Step 3: Open and test a demo account for a minimum of two to four weeks. Verify that live spread quotes match advertised figures, test execution speed during a volatile period, confirm that the platform functions correctly on your device, and evaluate the quality of the economic calendar and charting tools. Step 4: Make a small initial deposit — the minimum or a modest amount — specifically to test the deposit process and, critically, to execute a full withdrawal cycle before committing larger capital. A broker that processes small deposits and withdrawals cleanly in 1–3 business days has demonstrated the most important operational characteristic. Step 5: Contact customer support via all channels before and after depositing — call the support number, send an email with a technical question, and use live chat to test response time and knowledge quality.

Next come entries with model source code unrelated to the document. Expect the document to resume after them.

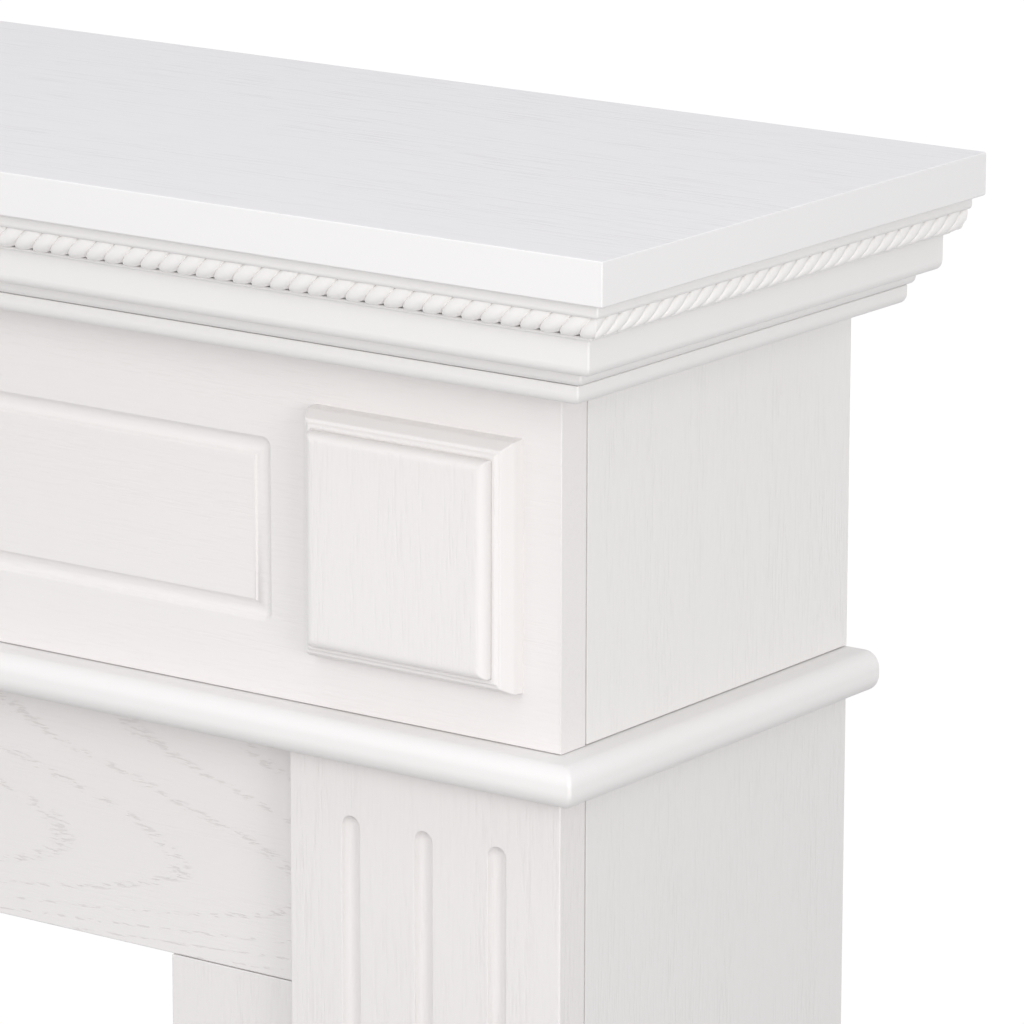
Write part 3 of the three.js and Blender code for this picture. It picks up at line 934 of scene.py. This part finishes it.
for side in ("right", "left"):
    low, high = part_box(f"pilaster_{side}")
    bm = bmesh.new()
    board_edges(bm, low, high)
    middle_x = (low.x + high.x) / 2
    flute_low = plinth_top + (FLUTE_MARGIN + FLUTE_HALF_WIDTH) * MM
    flute_high = high.z - (FLUTE_MARGIN + FLUTE_HALF_WIDTH) * MM
    for i in range(FLUTE_COUNT):
        x = middle_x + (i - (FLUTE_COUNT - 1) / 2) * FLUTE_SPACING
        flute_path = [Vector((x, front_y, flute_low)), Vector((x, front_y, flute_high))]
        cut_path(bm, FLUTE_CUT, flute_path, FLUTE_TURN_STEPS)
    fill_front(bm)
    finished(bm, f"fluted_pilaster_{side}", pilaster_paint, [f"pilaster_{side}"])

# %% [markdown]
# ## The square blocks
# A block over each pilaster is edged with a small stepped moulding: an upright edge, a slope, a
# narrow flat, a fine quirk and a rounded edge up to the field. The profile is swept inwards round
# four mitred corners. Its mitre arrises catch the light, so they are eased by nearly a millimetre.

# %% Blocks
BLOCK_PROFILE = [
    (0, 0, 0, 0),
    (0.9, 8.0, 1.0, 3),
    (5.2, 16.1, 0.8, 2),
    (7.2, 16.3, 0.5, 2),
    (8.4, 18.0, 0.6, 2),
    (10.6, 18.0, 0.3, 2),
    (10.9, 17.3, 0, 0),
    (11.2, 17.3, 0, 0),
    (11.3, 26, 5.9, 6),
    (19, 26, 0, 0),
]
BLOCK_MITRE_EASE = 0.9

for side in ("right", "left"):
    low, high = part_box(f"block_{side}")
    low.y = front_y
    bm = bmesh.new()
    swept(bm, drawn_profile(bm, BLOCK_PROFILE), corner_stations(low, high, inward=True))
    bmesh.ops.remove_doubles(bm, verts=bm.verts, dist=MERGE)
    close_holes(bm)
    centre = (low + high) / 2
    middles = [(edge, (edge.verts[0].co + edge.verts[1].co) / 2 - centre) for edge in bm.edges]
    mitres = [edge for edge, middle in middles if abs(abs(middle.x) - abs(middle.z)) < MERGE]
    ease_mitre(bm, mitres, BLOCK_MITRE_EASE, 2)
    finished(bm, f"frieze_block_{side}", block_paint, [f"block_{side}"])

# %% [markdown]
# ## The plinths
# Plain boards with a rounded top edge go round the foot of each leg and are mitred at its corner.
# The photo ends above them, so they are kept simple.

# %% Plinths
PLINTH_THICKNESS = 16
PLINTH_HEIGHT = 100
PLINTH_CORNERS = [
    (0, 0, 0, 0),
    (PLINTH_THICKNESS, 0, 0.8, 2),
    (PLINTH_THICKNESS, PLINTH_HEIGHT, 10, 7),
    (0, PLINTH_HEIGHT, 0, 0),
]

for side, sense in (("right", 1), ("left", -1)):
    low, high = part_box(f"pilaster_{side}")
    inner_x = low.x if sense > 0 else high.x
    outer = Vector((sense * body_half, front_y, 0))
    stations = [
        station(Vector((inner_x, front_y, 0)), -BACK),
        station(outer, sense * RIGHT - BACK),
        station(Vector((sense * body_half, back_y, 0)), sense * RIGHT),
    ]
    bm = bmesh.new()
    rims = swept(bm, drawn_profile(bm, PLINTH_CORNERS, closed=True), stations)
    ease_mitre(bm, rims[1], MITRE_EASE)
    close_holes(bm)
    nodes = [f"plinth_front_{side}", f"plinth_side_{side}"]
    finished(bm, f"plinth_{side}", moulding_paint, nodes)

# %% [markdown]
# ## Floor and studio light
# The floor is a wide pale disc. On the camera's side it takes soft shadows and throws back a little
# light. Past the mantelpiece it glows, as a studio backdrop does under its own lamps, so the
# background is plain white and no horizon shows. How far a point lies past the middle is its
# position measured along the camera's level direction.

# %% The floor
FLOOR_RADIUS = 14
FLOOR_SIDES = 96
FLOOR_SHADE = (0.50, 0.50, 0.50, 1)
GLOW_FROM = 0.45
GLOW_TO = 1.13
FLOOR_GLOW = 1.02

floor_finish = Finish("studio_floor")
past_middle = floor_finish.take("ShaderNodeVectorMath", "Value", {"operation": "DOT_PRODUCT"},
                                {0: object_place(floor_finish), 1: level_ahead})
glow = floor_finish.take("ShaderNodeMapRange", "Result", {"interpolation_type": "SMOOTHSTEP"},
                         {"Value": past_middle, "From Min": GLOW_FROM, "From Max": GLOW_TO})
pale = floor_finish.take("ShaderNodeBsdfDiffuse", "BSDF", None, {"Color": FLOOR_SHADE})
lit = floor_finish.take("ShaderNodeEmission", "Emission", None, {"Strength": FLOOR_GLOW})
both = floor_finish.take("ShaderNodeMixShader", "Shader", None, {0: glow, 1: pale, 2: lit})
floor_finish.node("ShaderNodeOutputMaterial", None, {"Surface": both})

bm = bmesh.new()
bmesh.ops.create_circle(bm, cap_ends=True, radius=FLOOR_RADIUS, segments=FLOOR_SIDES)
floor_mesh = bpy.data.meshes.new("floor")
bm.to_mesh(floor_mesh)
bm.free()
floor_mesh.materials.append(floor_finish.material)
floor = bpy.data.objects.new("floor", floor_mesh)
bpy.context.scene.collection.objects.link(floor)
floor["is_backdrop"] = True

# %% World and lamps
WORLD_LIGHT = 0.775
WORLD_COLOUR = (0.995, 0.995, 1.02, 1)
LAMP_AIM = Vector((0.35, -0.1, 0.8))
LAMP_DISTANCE = 4.5
LAMP_SIZE = 1.6
WARM = (1.0, 0.99, 0.965)
PLAIN = (1.0, 1.0, 1.0)
COOL = (0.96, 0.95, 1.14)
STUDIO_LAMPS = {
    "key_lamp": (35, 13, 42.0, WARM),
    "right_lamp": (60, 9, 41.0, WARM),
    "far_right_lamp": (85, 15, 5.0, PLAIN),
    "high_lamp": (0, 35, 19.5, PLAIN),
    "top_lamp": (20, 70, 20.0, COOL),
    "left_lamp": (-30, 16, 14.5, WARM),
}

world = bpy.data.worlds.new("studio")
world.use_nodes = True
world.node_tree.nodes["Background"].inputs["Color"].default_value = WORLD_COLOUR
world.node_tree.nodes["Background"].inputs["Strength"].default_value = WORLD_LIGHT
bpy.context.scene.world = world

for name, (azimuth, height, power, colour) in STUDIO_LAMPS.items():
    lamp_data = bpy.data.lights.new(name, "AREA")
    lamp_data.shape = "DISK"
    lamp_data.size = LAMP_SIZE
    lamp_data.energy = power
    lamp_data.color = colour
    lamp = bpy.data.objects.new(name, lamp_data)
    tilt = Matrix.Rotation(radians(azimuth), 3, "Z") @ Matrix.Rotation(-radians(height), 3, "X")
    towards_lamp = tilt @ -BACK
    lamp.location = LAMP_AIM + towards_lamp * LAMP_DISTANCE
    lamp.rotation_euler = towards_lamp.to_track_quat("Z", "Y").to_euler()
    bpy.context.scene.collection.objects.link(lamp)
    print(name, [round(value, 2) for value in lamp.location])
bpy.context.scene.view_settings.view_transform = "Standard"

# %% [markdown]
# ## The dressed box
# The box round every piece that renders, leaving out the floor, is printed. The dressed model has
# to stay in the CAD model's box.

# %% Sizes and the end
low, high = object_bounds()
print("dressed box", [round(value, 4) for value in (*low, *high)])
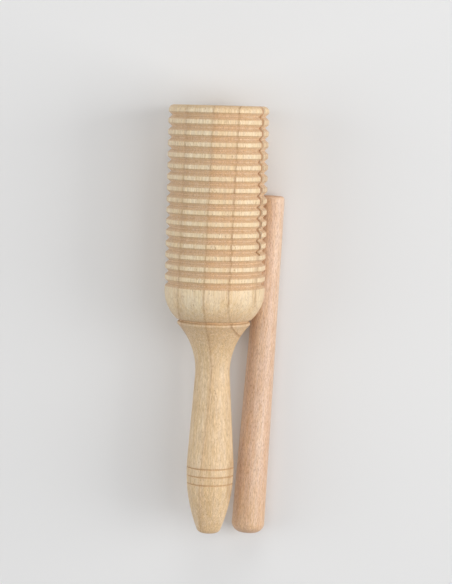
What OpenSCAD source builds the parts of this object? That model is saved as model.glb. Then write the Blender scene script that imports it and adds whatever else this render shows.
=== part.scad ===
// Ribbed guiro tone block and its beater, lying side by side on a table.
// The block is turned from one blank, bored from its rim end and slotted on one side.
// The origin is on the table, under the middle of the pair. The rim faces +Y.

/* [Barrel] */
// Diameter of the barrel over its ribs
barrel_d = 43.4; // [40:0.1:50]
// Length from the rim to where the shoulder begins
barrel_len = 79.9; // [76:0.1:96]
// Radius that breaks the outer edge of the rim
rim_round = 2.4; // [0.5:0.1:3]

/* [Resonance chamber] */
// Diameter of the blind bore
bore_d = 31; // [24:0.5:34]
// How far short of the shoulder the bore's flat floor lies
bore_stop = 1; // [0:0.5:8]

/* [Ribs] */
// Distance from one groove to the next
groove_pitch = 4.81; // [4:0.01:8]
// Distance from the rim to the middle of the first groove
first_groove_at = 4.5; // [4:0.1:10]
// Least plain length left between the last groove and the shoulder, from the groove's middle
plain_len = 3; // [3:0.1:20]
// Depth of a groove below the ribs
groove_depth = 1.5; // [0.8:0.1:1.8]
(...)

Warning patterns in independent reviews that merit serious caution: consistent reports of withdrawal delays exceeding five business days, requirements to submit additional verification documents specifically when a withdrawal is requested (not at account opening), claims of prices different from market rates on the broker's platform during data releases, and pressure from account managers to increase deposit size or leverage after a losing streak. These patterns, when recurring across multiple independent reviewers, reflect systemic broker behavior rather than isolated incidents — and represent the categories of risk that regulatory verification alone cannot eliminate for brokers operating at the margins of their licence scope.